In February 2018, KFC (UK and Ireland) was faced with a #chickencrisis. A problem with its new logistics partner DHL meant that KFC was running out of crucial ingredients, mainly Chicken. The situation got so bad that as many as 900 outlets were shut down.

This crisis saw a horde of people taking over social media to complain about the issue. For example, 21st February 2018 saw as many as 53,000 mentions of KFC running out of Chicken, alongside hashtags such as #kfccrisis and #chickencrisis.

KFC’s competitors did not hesitate or wait to hit KFC where it hurt (just like good competitors always do).

After all fuck-ups, comes an apology. Here is where KFC came out with a stroke of brilliance.
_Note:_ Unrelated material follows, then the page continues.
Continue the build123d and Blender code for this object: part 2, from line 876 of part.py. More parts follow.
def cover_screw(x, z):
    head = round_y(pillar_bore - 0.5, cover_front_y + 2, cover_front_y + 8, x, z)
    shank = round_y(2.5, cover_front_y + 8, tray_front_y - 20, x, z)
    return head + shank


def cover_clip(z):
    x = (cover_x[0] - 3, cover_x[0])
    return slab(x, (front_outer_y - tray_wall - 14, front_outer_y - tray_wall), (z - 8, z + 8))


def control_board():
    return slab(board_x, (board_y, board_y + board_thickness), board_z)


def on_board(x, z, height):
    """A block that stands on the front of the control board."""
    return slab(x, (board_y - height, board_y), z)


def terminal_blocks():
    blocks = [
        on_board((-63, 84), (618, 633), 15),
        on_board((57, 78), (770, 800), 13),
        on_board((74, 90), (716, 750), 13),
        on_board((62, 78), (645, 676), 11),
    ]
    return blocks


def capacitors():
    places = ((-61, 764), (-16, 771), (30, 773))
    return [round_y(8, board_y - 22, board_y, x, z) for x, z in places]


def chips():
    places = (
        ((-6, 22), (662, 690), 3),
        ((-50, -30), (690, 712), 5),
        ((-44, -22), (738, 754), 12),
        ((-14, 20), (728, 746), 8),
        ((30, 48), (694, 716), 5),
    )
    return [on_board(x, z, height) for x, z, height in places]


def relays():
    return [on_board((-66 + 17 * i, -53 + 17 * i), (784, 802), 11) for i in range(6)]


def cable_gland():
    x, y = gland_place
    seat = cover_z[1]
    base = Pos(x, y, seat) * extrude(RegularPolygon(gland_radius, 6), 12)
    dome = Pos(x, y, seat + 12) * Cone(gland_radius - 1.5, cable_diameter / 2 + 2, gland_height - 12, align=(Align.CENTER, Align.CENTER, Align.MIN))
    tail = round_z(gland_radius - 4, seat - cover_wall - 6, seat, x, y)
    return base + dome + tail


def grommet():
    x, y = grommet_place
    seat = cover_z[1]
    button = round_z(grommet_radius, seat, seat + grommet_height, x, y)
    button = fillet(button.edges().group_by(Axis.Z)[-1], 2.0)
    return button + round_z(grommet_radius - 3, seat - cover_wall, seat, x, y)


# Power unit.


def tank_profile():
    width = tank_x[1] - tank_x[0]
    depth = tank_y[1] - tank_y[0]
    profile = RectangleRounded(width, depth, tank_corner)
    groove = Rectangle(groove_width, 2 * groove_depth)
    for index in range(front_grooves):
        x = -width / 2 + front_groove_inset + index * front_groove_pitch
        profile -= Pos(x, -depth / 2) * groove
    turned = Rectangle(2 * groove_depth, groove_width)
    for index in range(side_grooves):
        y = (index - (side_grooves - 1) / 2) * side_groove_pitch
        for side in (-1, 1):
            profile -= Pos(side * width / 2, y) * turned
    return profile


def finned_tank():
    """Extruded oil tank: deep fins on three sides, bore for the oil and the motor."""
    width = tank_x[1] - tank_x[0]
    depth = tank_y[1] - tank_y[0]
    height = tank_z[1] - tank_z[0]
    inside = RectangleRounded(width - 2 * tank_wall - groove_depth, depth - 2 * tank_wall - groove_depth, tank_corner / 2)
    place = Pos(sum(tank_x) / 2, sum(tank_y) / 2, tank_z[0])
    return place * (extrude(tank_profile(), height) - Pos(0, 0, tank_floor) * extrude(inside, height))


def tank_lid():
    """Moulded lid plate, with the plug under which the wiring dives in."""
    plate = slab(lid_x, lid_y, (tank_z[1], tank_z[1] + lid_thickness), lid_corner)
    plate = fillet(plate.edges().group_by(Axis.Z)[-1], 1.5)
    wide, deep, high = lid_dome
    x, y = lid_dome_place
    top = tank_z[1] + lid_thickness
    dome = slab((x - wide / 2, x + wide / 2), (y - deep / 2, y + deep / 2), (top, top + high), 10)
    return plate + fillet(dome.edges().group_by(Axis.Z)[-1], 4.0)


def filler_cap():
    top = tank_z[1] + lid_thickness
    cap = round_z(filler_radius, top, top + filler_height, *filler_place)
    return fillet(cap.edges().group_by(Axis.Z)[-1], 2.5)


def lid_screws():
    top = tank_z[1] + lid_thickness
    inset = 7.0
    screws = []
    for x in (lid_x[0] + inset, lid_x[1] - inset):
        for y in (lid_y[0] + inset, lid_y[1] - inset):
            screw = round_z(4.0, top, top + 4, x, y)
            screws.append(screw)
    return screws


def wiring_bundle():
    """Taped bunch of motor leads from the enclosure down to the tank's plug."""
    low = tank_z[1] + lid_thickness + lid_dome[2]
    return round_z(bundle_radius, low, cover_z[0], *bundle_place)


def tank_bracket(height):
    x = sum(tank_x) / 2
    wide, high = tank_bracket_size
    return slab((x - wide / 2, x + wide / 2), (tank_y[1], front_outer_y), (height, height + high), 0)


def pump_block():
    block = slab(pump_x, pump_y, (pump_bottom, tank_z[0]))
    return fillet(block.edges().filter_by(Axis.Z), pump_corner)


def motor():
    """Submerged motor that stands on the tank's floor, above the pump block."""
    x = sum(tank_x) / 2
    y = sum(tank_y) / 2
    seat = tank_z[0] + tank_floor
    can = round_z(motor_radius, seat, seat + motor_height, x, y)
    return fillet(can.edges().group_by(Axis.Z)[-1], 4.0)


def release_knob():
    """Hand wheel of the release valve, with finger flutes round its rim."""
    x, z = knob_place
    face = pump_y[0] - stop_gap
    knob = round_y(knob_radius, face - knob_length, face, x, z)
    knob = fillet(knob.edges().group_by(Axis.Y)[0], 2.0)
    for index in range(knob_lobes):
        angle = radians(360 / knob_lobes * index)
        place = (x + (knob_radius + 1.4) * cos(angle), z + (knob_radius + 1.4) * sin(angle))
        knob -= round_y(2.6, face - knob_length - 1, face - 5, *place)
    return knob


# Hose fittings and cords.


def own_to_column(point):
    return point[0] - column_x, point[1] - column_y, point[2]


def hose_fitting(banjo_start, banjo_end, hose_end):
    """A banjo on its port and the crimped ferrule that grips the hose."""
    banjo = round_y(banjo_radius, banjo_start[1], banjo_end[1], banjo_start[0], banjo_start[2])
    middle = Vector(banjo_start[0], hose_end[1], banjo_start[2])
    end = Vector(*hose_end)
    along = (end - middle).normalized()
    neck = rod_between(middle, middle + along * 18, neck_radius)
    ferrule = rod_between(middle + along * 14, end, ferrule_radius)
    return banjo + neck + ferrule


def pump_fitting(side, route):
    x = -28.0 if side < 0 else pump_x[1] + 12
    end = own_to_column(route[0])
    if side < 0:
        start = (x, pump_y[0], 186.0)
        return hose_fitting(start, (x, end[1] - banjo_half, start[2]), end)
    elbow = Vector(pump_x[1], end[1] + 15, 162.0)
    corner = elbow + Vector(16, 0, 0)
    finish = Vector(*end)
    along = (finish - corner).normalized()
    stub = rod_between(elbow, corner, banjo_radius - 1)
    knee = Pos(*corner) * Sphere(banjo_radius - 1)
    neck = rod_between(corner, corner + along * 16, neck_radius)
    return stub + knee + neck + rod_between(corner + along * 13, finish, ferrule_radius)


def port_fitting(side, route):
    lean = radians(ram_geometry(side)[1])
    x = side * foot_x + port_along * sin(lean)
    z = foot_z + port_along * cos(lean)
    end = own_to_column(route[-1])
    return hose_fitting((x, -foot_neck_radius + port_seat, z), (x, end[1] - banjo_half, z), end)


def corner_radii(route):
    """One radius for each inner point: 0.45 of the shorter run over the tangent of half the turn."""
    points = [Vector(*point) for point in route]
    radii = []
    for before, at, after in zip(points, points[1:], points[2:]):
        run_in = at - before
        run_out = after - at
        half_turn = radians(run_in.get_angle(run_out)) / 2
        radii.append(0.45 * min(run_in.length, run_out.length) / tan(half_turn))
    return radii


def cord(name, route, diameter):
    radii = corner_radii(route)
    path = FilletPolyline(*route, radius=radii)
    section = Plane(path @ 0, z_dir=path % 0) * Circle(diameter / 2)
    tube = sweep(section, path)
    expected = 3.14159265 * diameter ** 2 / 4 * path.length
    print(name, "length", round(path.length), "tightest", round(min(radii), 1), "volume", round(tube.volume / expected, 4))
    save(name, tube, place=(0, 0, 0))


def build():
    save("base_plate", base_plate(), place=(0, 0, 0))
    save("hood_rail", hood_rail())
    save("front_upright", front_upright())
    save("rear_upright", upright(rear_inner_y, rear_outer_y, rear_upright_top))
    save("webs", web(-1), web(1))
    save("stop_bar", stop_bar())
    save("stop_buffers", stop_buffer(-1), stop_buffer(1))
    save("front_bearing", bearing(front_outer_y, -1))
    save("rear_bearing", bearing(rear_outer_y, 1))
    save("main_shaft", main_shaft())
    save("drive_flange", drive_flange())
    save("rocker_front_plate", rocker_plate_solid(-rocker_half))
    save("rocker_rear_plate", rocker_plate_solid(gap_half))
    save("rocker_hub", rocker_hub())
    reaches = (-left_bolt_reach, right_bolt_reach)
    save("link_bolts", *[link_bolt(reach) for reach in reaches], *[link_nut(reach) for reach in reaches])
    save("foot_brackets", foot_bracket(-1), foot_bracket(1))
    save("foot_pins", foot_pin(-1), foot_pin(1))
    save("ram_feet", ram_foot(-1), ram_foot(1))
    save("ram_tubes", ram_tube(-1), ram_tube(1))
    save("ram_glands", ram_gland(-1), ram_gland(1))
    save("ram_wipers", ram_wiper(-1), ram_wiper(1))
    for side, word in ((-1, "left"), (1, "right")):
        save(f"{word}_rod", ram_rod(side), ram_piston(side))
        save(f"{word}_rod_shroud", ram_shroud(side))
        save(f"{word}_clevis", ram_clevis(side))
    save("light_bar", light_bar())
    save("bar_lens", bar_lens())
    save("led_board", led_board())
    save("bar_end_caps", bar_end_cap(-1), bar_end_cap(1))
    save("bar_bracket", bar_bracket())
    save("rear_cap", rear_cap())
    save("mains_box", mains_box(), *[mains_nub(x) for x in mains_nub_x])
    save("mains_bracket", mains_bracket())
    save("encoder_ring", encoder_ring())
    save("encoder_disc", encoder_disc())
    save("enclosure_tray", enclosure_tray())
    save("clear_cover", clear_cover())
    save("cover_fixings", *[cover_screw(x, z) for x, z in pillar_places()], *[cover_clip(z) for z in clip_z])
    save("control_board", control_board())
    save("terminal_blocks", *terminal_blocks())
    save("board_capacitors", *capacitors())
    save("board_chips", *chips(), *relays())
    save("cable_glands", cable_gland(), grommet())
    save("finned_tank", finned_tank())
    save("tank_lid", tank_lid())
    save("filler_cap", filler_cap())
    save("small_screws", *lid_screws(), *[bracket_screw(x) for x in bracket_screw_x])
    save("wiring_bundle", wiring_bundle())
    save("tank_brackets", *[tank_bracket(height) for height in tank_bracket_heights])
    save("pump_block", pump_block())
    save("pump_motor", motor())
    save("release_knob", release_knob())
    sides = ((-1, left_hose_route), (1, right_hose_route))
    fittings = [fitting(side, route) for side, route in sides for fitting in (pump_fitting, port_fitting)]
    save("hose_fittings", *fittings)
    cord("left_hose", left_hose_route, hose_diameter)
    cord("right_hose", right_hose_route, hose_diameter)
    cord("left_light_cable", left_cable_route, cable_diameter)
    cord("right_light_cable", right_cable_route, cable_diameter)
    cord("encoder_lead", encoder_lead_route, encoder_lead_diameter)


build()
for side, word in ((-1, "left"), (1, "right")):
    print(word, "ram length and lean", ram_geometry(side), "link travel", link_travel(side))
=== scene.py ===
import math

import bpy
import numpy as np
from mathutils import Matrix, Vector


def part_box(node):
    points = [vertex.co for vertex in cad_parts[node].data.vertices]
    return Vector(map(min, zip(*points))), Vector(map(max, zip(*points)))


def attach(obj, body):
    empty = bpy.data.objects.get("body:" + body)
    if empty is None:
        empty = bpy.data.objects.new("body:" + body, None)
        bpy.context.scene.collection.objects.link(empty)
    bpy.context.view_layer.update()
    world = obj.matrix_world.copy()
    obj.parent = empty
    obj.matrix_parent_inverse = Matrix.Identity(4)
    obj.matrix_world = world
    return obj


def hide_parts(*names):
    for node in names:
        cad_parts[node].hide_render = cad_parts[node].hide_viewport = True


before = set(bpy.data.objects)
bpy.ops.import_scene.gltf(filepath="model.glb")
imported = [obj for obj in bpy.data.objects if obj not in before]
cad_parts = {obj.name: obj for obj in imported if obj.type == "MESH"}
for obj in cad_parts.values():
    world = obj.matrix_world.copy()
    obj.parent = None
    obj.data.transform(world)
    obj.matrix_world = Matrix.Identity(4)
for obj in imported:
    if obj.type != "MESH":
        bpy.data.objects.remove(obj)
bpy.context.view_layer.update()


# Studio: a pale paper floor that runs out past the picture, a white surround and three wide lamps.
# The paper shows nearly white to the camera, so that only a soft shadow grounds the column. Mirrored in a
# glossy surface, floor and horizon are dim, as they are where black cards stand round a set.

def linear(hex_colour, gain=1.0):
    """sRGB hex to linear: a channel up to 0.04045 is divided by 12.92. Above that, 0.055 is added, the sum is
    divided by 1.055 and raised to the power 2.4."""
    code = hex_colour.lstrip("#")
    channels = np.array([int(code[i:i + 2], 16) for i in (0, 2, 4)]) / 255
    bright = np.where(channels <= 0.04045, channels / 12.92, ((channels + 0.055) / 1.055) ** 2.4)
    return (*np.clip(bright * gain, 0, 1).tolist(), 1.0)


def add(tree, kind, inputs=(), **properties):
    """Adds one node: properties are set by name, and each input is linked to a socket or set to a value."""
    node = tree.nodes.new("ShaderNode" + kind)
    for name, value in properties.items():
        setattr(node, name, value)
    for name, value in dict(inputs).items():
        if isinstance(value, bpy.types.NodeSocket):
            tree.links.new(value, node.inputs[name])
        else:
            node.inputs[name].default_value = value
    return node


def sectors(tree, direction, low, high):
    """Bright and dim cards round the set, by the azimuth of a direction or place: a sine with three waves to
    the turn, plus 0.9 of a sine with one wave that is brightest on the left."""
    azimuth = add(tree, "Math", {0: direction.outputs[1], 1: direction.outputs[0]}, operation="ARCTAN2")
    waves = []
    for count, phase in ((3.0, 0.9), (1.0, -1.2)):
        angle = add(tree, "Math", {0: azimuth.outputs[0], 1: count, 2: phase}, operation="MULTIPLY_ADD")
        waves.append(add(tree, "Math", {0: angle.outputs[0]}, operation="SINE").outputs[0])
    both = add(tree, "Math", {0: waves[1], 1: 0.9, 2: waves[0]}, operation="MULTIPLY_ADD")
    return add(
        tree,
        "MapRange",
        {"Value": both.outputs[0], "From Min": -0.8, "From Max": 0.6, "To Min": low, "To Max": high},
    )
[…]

KFC issued the following apology in The Sun and Metro on 23rd February, targeting a combined viewership of nearly 6 million:

“A chicken restaurant without any chicken. It’s not ideal. Huge apologies to our customers, especially those who travelled out of their way to find we were closed. And endless thanks to our KFC team members and our franchise partners for working tirelessly to improve the situation. It’s been a hell of a week, but we’re making progress, and every day more and more fresh chicken is being delivered to our restaurants. Thank you for bearing with us.”

KFC realized that the public is not interested in knowing about the details of the problem. The company knew that people are no strangers to empty corporate apologies. All they care about is an apology and an actionable course of remedy.

Guided by honestly, humility, and, most importantly, humor, KFC owned up to the mistake in a conversational language. They did not try to overly explain to the customers about the logistical issues or throw DHL under the bus.

The Chicken started crossing the road.

The ad ended by directing users to a dedicated microsite, enabling customers to check the location of the nearest operational outlet.

What started as damage limitation was soon regarded as one of the greatest examples of corporate crisis management. The campaign went on to win various awards and revolutionized how we today look at corporate apologies.